Addressing Small Modular Reactor Needs through Consortium for Advanced Simulation of Light Water Reactors: DOE’s Consortium for Advanced Simulation of Light Water Reactors (CASL) is signing an agreement with NuScale to establish new cost-shared modeling and simulation tools under the CASL Energy Innovation Hub at Oak Ridge National Laboratory. This agreement specifies the work that will be done by CASL to install and support the use of its virtual reactor tools on NuScale systems and by NuScale to simulate performance questions using CASL tools. Through this agreement, CASL tools will be expanded to better simulate SMR operation and inform design decisions. These efforts can lead to more efficient reactor designs that improve lifetime operation in a power plant.
Investing in SMR Licensing: DOE began investing up to $452 million dollars over six years starting in FY 2012 to support first-of-a-kind engineering costs associated with certification and licensing activities for SMRs through the NRC. By utilizing cost-share agreements with private industry through a licensing technical support program, DOE supports the domestic development of these innovative nuclear technologies, thereby strengthening American manufacturing capabilities and the associated nuclear supply chain, improving domestic employment opportunities, and creating important export opportunities for the United States. It is expected that the first SMR design application will be submitted to the NRC in late-2016.

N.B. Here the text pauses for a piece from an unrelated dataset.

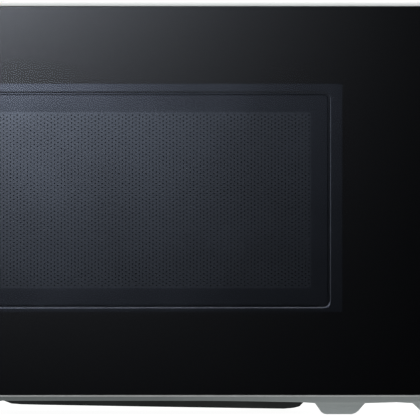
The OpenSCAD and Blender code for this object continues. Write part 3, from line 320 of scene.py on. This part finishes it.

Designing a Modernized LWR Control Room: DOE is partnering with Arizona Public Service’s Palo Verde Nuclear Generating Station to design a modernized control room for an operating commercial LWR. Working together through a cost-shared partnership, DOE’s LWR Sustainability Program and Palo Verde will consider the best way to replace traditional analog systems with digital systems that optimize control room operations. This work supports the long-term sustainability and efficiency of the currently operating nuclear power plants by assisting nuclear utilities to address reliability and obsolescence issues of legacy analog control rooms.